Task objective -
Repeat exactly each line of the data provided below.

-- Data section start --

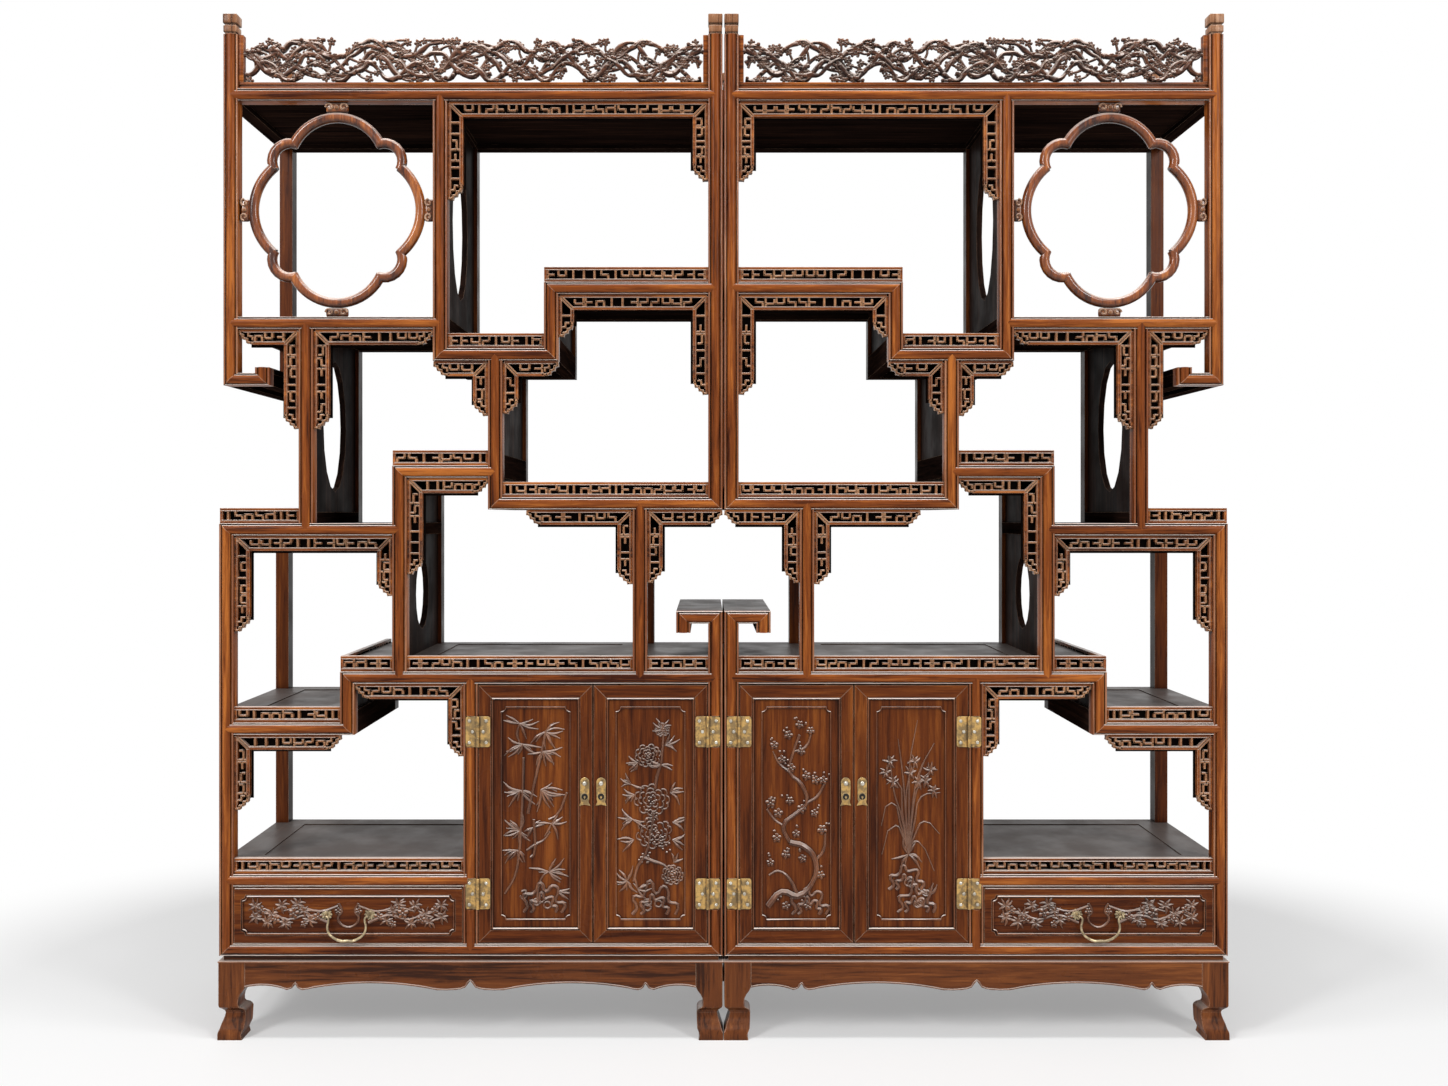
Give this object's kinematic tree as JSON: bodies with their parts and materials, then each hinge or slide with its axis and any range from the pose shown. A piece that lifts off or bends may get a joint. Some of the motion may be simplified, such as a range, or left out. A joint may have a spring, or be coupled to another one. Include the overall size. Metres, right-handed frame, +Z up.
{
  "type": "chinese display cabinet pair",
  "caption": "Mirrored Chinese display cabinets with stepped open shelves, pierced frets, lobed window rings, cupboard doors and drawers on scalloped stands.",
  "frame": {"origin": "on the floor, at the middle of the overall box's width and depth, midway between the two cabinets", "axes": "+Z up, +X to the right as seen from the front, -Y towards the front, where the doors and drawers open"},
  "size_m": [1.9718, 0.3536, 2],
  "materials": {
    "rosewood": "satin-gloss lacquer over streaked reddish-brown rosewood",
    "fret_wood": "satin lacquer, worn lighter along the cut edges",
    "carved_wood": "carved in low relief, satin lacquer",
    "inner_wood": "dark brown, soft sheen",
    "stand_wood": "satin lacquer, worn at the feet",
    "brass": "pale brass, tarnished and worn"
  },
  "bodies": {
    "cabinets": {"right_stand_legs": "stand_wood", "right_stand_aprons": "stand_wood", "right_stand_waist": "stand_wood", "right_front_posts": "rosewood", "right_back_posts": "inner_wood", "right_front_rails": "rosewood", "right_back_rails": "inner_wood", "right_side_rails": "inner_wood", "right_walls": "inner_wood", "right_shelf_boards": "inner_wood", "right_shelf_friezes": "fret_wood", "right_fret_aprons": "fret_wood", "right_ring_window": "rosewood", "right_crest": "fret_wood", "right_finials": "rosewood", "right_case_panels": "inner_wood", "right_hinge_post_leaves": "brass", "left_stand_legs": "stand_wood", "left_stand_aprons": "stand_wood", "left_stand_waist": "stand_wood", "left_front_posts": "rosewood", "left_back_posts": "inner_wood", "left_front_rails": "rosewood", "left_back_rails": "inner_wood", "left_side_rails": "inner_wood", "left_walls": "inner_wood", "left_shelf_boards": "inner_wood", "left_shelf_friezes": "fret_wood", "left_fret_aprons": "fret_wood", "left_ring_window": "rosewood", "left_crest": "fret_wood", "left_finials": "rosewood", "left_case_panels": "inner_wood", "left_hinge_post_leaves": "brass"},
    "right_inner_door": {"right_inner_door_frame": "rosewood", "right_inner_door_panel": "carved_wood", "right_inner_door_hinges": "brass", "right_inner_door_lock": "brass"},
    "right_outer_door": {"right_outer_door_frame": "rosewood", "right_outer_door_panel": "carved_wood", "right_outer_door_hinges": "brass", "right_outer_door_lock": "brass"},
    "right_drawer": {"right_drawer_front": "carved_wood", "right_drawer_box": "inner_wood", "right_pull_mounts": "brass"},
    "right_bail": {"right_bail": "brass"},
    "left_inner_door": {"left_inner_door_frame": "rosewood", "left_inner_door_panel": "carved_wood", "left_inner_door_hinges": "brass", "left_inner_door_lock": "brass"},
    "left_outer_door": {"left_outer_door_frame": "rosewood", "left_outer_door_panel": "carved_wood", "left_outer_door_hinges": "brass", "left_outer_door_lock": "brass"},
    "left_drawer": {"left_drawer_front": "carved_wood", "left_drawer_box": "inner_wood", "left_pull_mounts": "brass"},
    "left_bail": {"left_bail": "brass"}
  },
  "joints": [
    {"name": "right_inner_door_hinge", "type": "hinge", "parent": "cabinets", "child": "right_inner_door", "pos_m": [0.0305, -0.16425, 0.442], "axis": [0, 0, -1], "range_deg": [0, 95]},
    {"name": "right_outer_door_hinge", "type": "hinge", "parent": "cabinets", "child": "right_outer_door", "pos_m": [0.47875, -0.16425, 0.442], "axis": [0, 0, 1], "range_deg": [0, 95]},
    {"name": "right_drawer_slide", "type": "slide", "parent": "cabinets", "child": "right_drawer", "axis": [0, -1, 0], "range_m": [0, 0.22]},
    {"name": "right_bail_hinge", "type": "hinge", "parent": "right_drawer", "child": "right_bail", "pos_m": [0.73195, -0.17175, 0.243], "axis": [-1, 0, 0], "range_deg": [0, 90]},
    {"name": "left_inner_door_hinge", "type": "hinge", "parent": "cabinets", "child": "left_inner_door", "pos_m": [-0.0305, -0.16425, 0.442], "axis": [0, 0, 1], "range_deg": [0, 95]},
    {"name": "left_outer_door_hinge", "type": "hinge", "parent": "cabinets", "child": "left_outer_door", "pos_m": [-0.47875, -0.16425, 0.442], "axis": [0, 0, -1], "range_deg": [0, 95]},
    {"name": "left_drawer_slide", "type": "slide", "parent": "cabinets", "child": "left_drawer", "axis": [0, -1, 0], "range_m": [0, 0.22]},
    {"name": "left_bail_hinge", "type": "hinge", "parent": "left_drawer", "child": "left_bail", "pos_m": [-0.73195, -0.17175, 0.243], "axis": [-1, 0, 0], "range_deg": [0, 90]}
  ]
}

-- Data section end --

Result for this task -
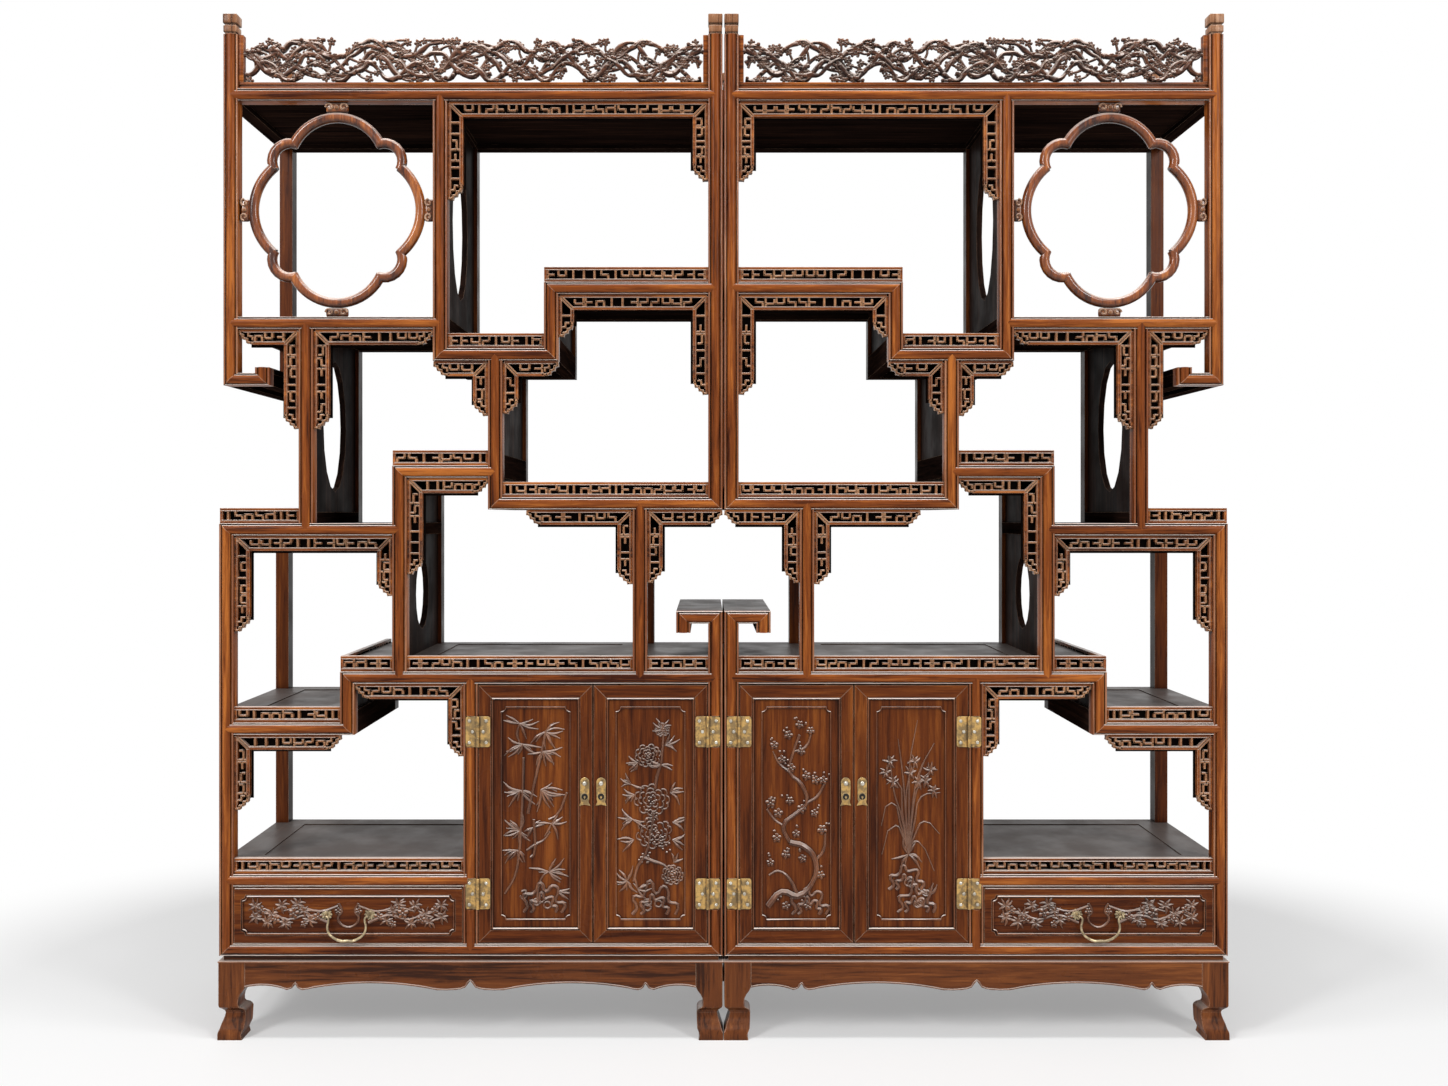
Give this object's kinematic tree as JSON: bodies with their parts and materials, then each hinge or slide with its axis and any range from the pose shown. A piece that lifts off or bends may get a joint. Some of the motion may be simplified, such as a range, or left out. A joint may have a spring, or be coupled to another one. Include the overall size. Metres, right-handed frame, +Z up.
{
  "type": "chinese display cabinet pair",
  "caption": "Mirrored Chinese display cabinets with stepped open shelves, pierced frets, lobed window rings, cupboard doors and drawers on scalloped stands.",
  "frame": {"origin": "on the floor, at the middle of the overall box's width and depth, midway between the two cabinets", "axes": "+Z up, +X to the right as seen from the front, -Y towards the front, where the doors and drawers open"},
  "size_m": [1.9718, 0.3536, 2],
  "materials": {
    "rosewood": "satin-gloss lacquer over streaked reddish-brown rosewood",
    "fret_wood": "satin lacquer, worn lighter along the cut edges",
    "carved_wood": "carved in low relief, satin lacquer",
    "inner_wood": "dark brown, soft sheen",
    "stand_wood": "satin lacquer, worn at the feet",
    "brass": "pale brass, tarnished and worn"
  },
  "bodies": {
    "cabinets": {"right_stand_legs": "stand_wood", "right_stand_aprons": "stand_wood", "right_stand_waist": "stand_wood", "right_front_posts": "rosewood", "right_back_posts": "inner_wood", "right_front_rails": "rosewood", "right_back_rails": "inner_wood", "right_side_rails": "inner_wood", "right_walls": "inner_wood", "right_shelf_boards": "inner_wood", "right_shelf_friezes": "fret_wood", "right_fret_aprons": "fret_wood", "right_ring_window": "rosewood", "right_crest": "fret_wood", "right_finials": "rosewood", "right_case_panels": "inner_wood", "right_hinge_post_leaves": "brass", "left_stand_legs": "stand_wood", "left_stand_aprons": "stand_wood", "left_stand_waist": "stand_wood", "left_front_posts": "rosewood", "left_back_posts": "inner_wood", "left_front_rails": "rosewood", "left_back_rails": "inner_wood", "left_side_rails": "inner_wood", "left_walls": "inner_wood", "left_shelf_boards": "inner_wood", "left_shelf_friezes": "fret_wood", "left_fret_aprons": "fret_wood", "left_ring_window": "rosewood", "left_crest": "fret_wood", "left_finials": "rosewood", "left_case_panels": "inner_wood", "left_hinge_post_leaves": "brass"},
    "right_inner_door": {"right_inner_door_frame": "rosewood", "right_inner_door_panel": "carved_wood", "right_inner_door_hinges": "brass", "right_inner_door_lock": "brass"},
    "right_outer_door": {"right_outer_door_frame": "rosewood", "right_outer_door_panel": "carved_wood", "right_outer_door_hinges": "brass", "right_outer_door_lock": "brass"},
    "right_drawer": {"right_drawer_front": "carved_wood", "right_drawer_box": "inner_wood", "right_pull_mounts": "brass"},
    "right_bail": {"right_bail": "brass"},
    "left_inner_door": {"left_inner_door_frame": "rosewood", "left_inner_door_panel": "carved_wood", "left_inner_door_hinges": "brass", "left_inner_door_lock": "brass"},
    "left_outer_door": {"left_outer_door_frame": "rosewood", "left_outer_door_panel": "carved_wood", "left_outer_door_hinges": "brass", "left_outer_door_lock": "brass"},
    "left_drawer": {"left_drawer_front": "carved_wood", "left_drawer_box": "inner_wood", "left_pull_mounts": "brass"},
    "left_bail": {"left_bail": "brass"}
  },
  "joints": [
    {"name": "right_inner_door_hinge", "type": "hinge", "parent": "cabinets", "child": "right_inner_door", "pos_m": [0.0305, -0.16425, 0.442], "axis": [0, 0, -1], "range_deg": [0, 95]},
    {"name": "right_outer_door_hinge", "type": "hinge", "parent": "cabinets", "child": "right_outer_door", "pos_m": [0.47875, -0.16425, 0.442], "axis": [0, 0, 1], "range_deg": [0, 95]},
    {"name": "right_drawer_slide", "type": "slide", "parent": "cabinets", "child": "right_drawer", "axis": [0, -1, 0], "range_m": [0, 0.22]},
    {"name": "right_bail_hinge", "type": "hinge", "parent": "right_drawer", "child": "right_bail", "pos_m": [0.73195, -0.17175, 0.243], "axis": [-1, 0, 0], "range_deg": [0, 90]},
    {"name": "left_inner_door_hinge", "type": "hinge", "parent": "cabinets", "child": "left_inner_door", "pos_m": [-0.0305, -0.16425, 0.442], "axis": [0, 0, 1], "range_deg": [0, 95]},
    {"name": "left_outer_door_hinge", "type": "hinge", "parent": "cabinets", "child": "left_outer_door", "pos_m": [-0.47875, -0.16425, 0.442], "axis": [0, 0, -1], "range_deg": [0, 95]},
    {"name": "left_drawer_slide", "type": "slide", "parent": "cabinets", "child": "left_drawer", "axis": [0, -1, 0], "range_m": [0, 0.22]},
    {"name": "left_bail_hinge", "type": "hinge", "parent": "left_drawer", "child": "left_bail", "pos_m": [-0.73195, -0.17175, 0.243], "axis": [-1, 0, 0], "range_deg": [0, 90]}
  ]
}